"Etre moderne, c’est simple, c’est suivre Jésus et faire du business." L’homme qui s’exprime devant Maurice Godelier n’est ni un télévangéliste américain, ni un candidat à l’élection présidentielle française, mais un Baruya de Papouasie-Nouvelle-Guinée. En 1950, cette société tribale utilisait des outils de pierre. Vingt-cinq ans plus tard, chaque membre devenait citoyen d’un Etat démocratique et libéral siégeant à l’Onu. A l’ethnologue il explique que les Baruya sont passés du néolithique à la modernité sans trop de casse en préservant leur mode de reproduction sociale.

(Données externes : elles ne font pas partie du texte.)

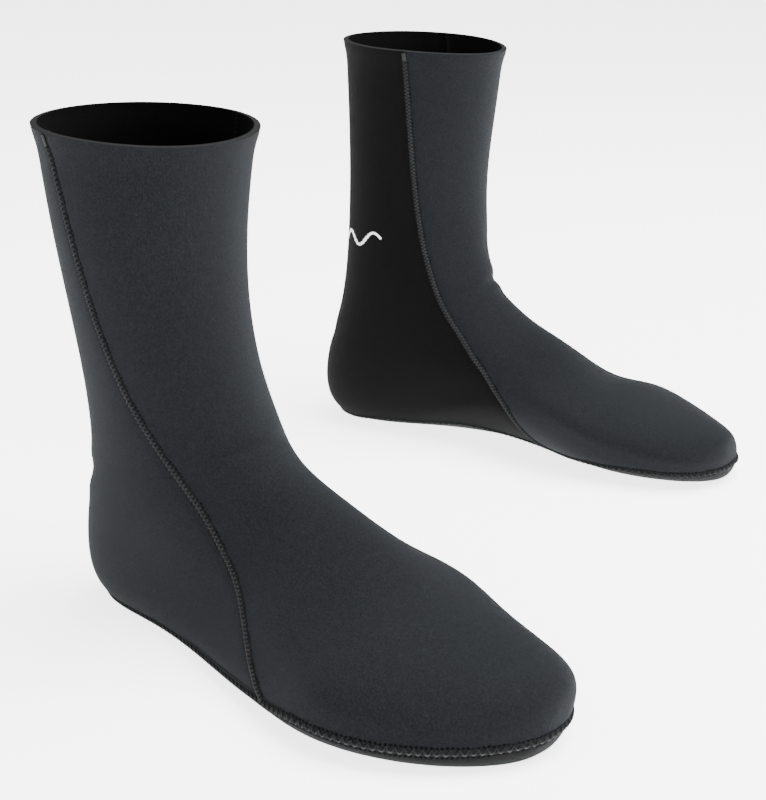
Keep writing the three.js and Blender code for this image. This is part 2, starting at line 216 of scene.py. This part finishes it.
SIDE_ROWS, HIND_STEPS, FORE_STEPS = 111, 44, 60
side_cuts = np.linspace(0, JUNCTION, SIDE_ROWS)
side_rows = np.column_stack([side_cuts, *side_angles(side_cuts)])
hind_share = len(HIND_SEAM) / (len(HIND_SEAM) + len(FORE_SEAM))
hind_rows = seam_curve(HIND_STEPS, 0, hind_share)
fore_rows = seam_curve(FORE_STEPS, hind_share, 1)


def walked(points, axis):
    """Distance walked over a grid of points along one axis, from its start."""
    steps = np.linalg.norm(np.diff(points, axis=axis), axis=-1)
    return np.concatenate([np.zeros_like(np.take(steps, [0], axis)), np.cumsum(steps, axis)], axis)


TOE_OUT = 11.6
PER_METRE = 1000
turn = {"right": np.radians(-TOE_OUT), "left": np.radians(TOE_OUT)}
heel = {"right": np.zeros(3), "left": np.zeros(3)}


def stand(points, side):
    """A boot's points turned out and set down where that boot stands; the left one is the
    mirror image of the right one. Millimetres become metres."""
    x, y, z = np.moveaxis(points, -1, 0)
    y = -y if side == "left" else y
    c, s = np.cos(turn[side]), np.sin(turn[side])
    return np.stack([x * c - y * s, x * s + y * c, z], -1) / PER_METRE + heel[side]


FRONT_COLUMNS = 73
front_rows = np.vstack([side_rows, fore_rows[1:]])
front_share = np.linspace(0, 1, FRONT_COLUMNS)
front_cut = np.broadcast_to(front_rows[:, :1], (len(front_rows), FRONT_COLUMNS))
front_degrees = -front_rows[:, 1:2] + front_share * (front_rows[:, 1:2] + front_rows[:, 2:3])
plain_front = skin(front_cut, front_degrees, 0)
# Each boot is set down so that its front panel lies where the solid panel does.
for side in heel:
    spots = stand(plain_front, side).reshape(-1, 3)
    corners = np.array(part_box(f"{side}_front_panel"))
    heel[side] = (corners.sum(0) - spots.min(0) - spots.max(0)) / 2 * [1, 1, 0]


class Shade:
    """A value in a material's nodes; arithmetic on it adds Math nodes."""

    def __init__(self, tree, socket=None):
        self.tree, self.socket = tree, socket

    def node(self, kind, sockets=None, out=0, **settings):
        """Adds a node: its settings first, then its sockets' values or links."""
        made = self.tree.nodes.new(kind)
        for key, value in settings.items():
            setattr(made, key, value)
        for key, value in (sockets or {}).items():
            if isinstance(value, Shade):
                self.tree.links.new(value.socket, made.inputs[key])
            else:
                made.inputs[key].default_value = value
        return Shade(self.tree, made.outputs[out])

    def beside(self, out):
        """Another output of the node that this value comes from."""
        return Shade(self.tree, self.socket.node.outputs[out])

    def maths(self, operation, *values):
        """A Math node with this value as its first operand."""
        return self.node("ShaderNodeMath", dict(enumerate((self, *values))), operation=operation)

    def __add__(self, other):
        return self.maths("ADD", other)

    def __sub__(self, other):
        return self.maths("SUBTRACT", other)

    def __mul__(self, other):
        return self.maths("MULTIPLY", other)

    def __truediv__(self, other):
        return self.maths("DIVIDE", other)

    def __pow__(self, other):
        return self.maths("POWER", other)

    def __rsub__(self, other):
        return self * -1 + other

    def __rtruediv__(self, other):
        return self ** -1 * other

    __radd__, __rmul__ = __add__, __mul__

    def smooth(self, low, high):
        """Rises smoothly from 0 to 1 as the value goes from low to high."""
        return self.node("ShaderNodeMapRange", {0: self, 1: low, 2: high},
                         interpolation_type="SMOOTHSTEP")

    def tint(self, first, second):
        """The first colour where the value is 0, the second where it is 1."""
        return self.node("ShaderNodeMix", {0: self, 6: first, 7: second}, 2, data_type="RGBA")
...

A partir d’une étude rédigée en 1987, reprise et complétée par le travail de jeunes collègues, Maurice Godelier explique les mécanismes d’une société tribale aux prises avec les réalités de la mondialisation. Pour les Baruya, le business n’est pas le profit, mais l’argent pour acheter l’indispensable et faire face à la disparition des formes d’entraide traditionnelle.
Né en 1934, Maurice Godelier est une figure majeure de l’anthropologie française. Médaille d’or du CNRS, auteur d’ouvrages de référence comme L’énigme du don (Flammarion/"Champs essai", 2008) ou des Métamorphoses de la parenté (Flammarion/"Champs essai", 2010), il a consacré à Claude Lévi-Strauss, dont il fut le maître-assistant, une analyse critique (Seuil, 2013).
Dans cet essai agrémenté de photographies, il met en évidence le couple occidentalisation-résistance qui a permis tant bien que mal aux Baruya de préserver leurs coutumes. Elles demeurent leurs meilleurs atouts pour affronter le présent et fabriquer un avenir. On peut y voir une certaine forme de sagesse. L. L.